For those few hours there are no mounting death tolls, no social distancing, no fearful masked shuffles to the grocery store and back. There is respite. There is shabbos, which is as close as I’ll come to getting a hug from my mum, or hearing the gossip from shul over sherry and cashew nuts with my dad, or taking a well-deserved Saturday afternoon shluf on the big sofa at home,
It’s all there in the words of Lecha Dodi, which help explain the appeal of Shabbat in a time of tribulation: “Why are you downcast? Why do you moan? The afflicted of my people will be sheltered within you.” The news outside may not be getting much better, but each week we can at least find shelter in our Sabbath.
I asked a learned friend, Rabbi Harvey Belovski, about my old-new enthusiasm for the day of rest. “In times of stress, people often retreat to the familiar, to meaningful childhood experiences,” he told me. “We tend to reach inside ourselves for comfort.”

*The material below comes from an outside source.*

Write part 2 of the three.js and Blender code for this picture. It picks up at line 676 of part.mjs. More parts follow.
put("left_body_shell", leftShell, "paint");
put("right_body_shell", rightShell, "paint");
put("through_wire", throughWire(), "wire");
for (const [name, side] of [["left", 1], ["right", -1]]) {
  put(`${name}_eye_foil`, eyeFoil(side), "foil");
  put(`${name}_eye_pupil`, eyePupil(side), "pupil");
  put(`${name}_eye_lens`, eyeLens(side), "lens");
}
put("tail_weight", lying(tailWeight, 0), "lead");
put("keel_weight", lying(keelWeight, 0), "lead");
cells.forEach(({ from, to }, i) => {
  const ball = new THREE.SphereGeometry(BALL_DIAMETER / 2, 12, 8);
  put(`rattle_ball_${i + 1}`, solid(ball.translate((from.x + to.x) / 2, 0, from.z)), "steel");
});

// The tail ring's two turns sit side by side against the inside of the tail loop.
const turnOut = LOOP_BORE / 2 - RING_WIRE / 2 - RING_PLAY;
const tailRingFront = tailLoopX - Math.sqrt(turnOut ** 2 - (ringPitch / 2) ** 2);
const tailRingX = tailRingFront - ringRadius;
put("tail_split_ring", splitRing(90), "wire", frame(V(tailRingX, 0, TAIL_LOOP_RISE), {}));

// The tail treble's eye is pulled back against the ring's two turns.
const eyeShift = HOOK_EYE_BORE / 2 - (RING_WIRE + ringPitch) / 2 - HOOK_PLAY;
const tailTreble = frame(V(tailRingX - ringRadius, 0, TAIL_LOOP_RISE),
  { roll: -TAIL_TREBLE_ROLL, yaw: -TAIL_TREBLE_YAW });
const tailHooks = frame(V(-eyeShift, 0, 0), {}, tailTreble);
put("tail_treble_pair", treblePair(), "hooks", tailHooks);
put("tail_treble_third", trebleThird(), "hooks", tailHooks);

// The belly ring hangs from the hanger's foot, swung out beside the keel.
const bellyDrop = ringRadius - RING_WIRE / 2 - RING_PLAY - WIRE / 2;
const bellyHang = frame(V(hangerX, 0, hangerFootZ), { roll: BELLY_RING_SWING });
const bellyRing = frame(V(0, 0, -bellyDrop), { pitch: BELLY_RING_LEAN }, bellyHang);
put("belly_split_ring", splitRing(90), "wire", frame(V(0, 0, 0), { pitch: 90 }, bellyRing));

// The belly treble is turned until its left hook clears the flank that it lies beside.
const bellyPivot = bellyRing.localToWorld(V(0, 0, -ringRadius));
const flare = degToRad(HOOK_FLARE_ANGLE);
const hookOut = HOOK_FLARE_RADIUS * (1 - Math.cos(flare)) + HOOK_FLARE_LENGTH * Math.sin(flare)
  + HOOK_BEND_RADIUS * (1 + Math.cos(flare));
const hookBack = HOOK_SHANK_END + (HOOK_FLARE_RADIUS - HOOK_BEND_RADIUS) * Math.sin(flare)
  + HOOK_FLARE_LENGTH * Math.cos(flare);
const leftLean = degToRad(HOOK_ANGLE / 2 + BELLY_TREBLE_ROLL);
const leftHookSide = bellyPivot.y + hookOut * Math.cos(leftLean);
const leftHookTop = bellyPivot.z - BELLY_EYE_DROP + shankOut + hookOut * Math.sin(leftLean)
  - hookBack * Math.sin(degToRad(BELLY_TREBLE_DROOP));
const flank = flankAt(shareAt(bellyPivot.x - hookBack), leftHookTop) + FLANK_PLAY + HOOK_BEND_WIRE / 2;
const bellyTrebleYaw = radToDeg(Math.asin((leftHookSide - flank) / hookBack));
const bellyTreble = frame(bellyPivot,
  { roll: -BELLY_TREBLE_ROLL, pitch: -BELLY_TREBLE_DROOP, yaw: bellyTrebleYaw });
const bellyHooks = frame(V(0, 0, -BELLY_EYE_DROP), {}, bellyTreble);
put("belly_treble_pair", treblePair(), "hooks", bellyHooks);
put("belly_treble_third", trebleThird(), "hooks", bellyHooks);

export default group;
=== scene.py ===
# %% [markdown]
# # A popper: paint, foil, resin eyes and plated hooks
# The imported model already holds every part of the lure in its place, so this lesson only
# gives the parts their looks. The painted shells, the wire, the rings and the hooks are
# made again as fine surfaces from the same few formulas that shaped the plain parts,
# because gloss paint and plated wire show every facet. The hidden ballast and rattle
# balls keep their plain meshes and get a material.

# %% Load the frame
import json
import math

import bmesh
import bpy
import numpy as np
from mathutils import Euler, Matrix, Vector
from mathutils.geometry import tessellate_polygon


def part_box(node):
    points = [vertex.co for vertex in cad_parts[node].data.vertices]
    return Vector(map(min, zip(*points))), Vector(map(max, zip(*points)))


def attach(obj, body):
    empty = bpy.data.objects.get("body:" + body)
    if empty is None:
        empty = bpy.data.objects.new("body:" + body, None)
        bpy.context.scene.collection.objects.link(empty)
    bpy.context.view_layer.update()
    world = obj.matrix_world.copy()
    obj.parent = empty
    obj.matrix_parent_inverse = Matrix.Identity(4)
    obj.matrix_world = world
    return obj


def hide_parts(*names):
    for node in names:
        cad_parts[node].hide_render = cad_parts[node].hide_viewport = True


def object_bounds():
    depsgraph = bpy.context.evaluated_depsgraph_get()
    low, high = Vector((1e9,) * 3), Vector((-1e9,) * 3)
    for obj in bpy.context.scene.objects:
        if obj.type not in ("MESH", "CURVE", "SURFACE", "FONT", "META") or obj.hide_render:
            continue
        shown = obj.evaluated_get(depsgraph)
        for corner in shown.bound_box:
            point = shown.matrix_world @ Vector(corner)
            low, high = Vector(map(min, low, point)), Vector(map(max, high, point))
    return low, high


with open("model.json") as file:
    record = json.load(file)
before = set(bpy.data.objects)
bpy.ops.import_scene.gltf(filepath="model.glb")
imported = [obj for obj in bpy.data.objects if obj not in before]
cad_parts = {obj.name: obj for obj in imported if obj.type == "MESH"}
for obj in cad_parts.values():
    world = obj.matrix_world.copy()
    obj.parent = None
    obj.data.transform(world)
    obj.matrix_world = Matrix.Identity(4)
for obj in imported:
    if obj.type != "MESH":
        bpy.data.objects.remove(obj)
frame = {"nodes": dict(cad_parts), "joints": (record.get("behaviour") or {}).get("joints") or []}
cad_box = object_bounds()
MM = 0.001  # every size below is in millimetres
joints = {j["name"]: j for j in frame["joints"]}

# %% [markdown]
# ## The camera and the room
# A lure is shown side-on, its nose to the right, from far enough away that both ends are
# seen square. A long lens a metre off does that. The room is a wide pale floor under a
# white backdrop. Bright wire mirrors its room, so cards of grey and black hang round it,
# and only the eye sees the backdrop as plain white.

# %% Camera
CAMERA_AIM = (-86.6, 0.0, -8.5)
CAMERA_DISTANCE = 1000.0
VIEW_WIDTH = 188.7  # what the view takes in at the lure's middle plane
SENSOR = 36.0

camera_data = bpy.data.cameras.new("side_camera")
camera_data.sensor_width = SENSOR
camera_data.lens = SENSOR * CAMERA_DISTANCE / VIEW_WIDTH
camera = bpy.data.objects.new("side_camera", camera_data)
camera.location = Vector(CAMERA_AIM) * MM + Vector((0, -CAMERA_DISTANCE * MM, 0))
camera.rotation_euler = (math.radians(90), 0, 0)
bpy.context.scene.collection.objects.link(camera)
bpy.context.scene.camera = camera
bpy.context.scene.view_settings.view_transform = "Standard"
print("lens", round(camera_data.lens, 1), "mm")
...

Rabbi Belovski also pointed out that one of Shabbat’s key roles, creating a separation between the weeks and distinguishing between work and rest, has rarely been more important.
“One thing that’s missing right now is any normal time markers,” he said. “How many weeks have we been in lockdown? What day is it? The shabbos rituals mark the passage of the week.”
Life of late has indeed become an indistinguishable blur of Zoom conferences and dishwasher ministrations, as morning blends into afternoon, day into night and week into weekend. But for Shabbat you have to stop, to acknowledge that the week has ended and it is time to rest, body and soul. And somehow those flickering candles give me hope.
I think of all the desperate moments when they have shone over the centuries, all the dark places they have illuminated, all the trials through which they have sustained our people.
It’s comforting in a way to remember that things have often been so much worse and that even at our lowest moments, even in our deepest sorrow, those shabbos lights have never been extinguished.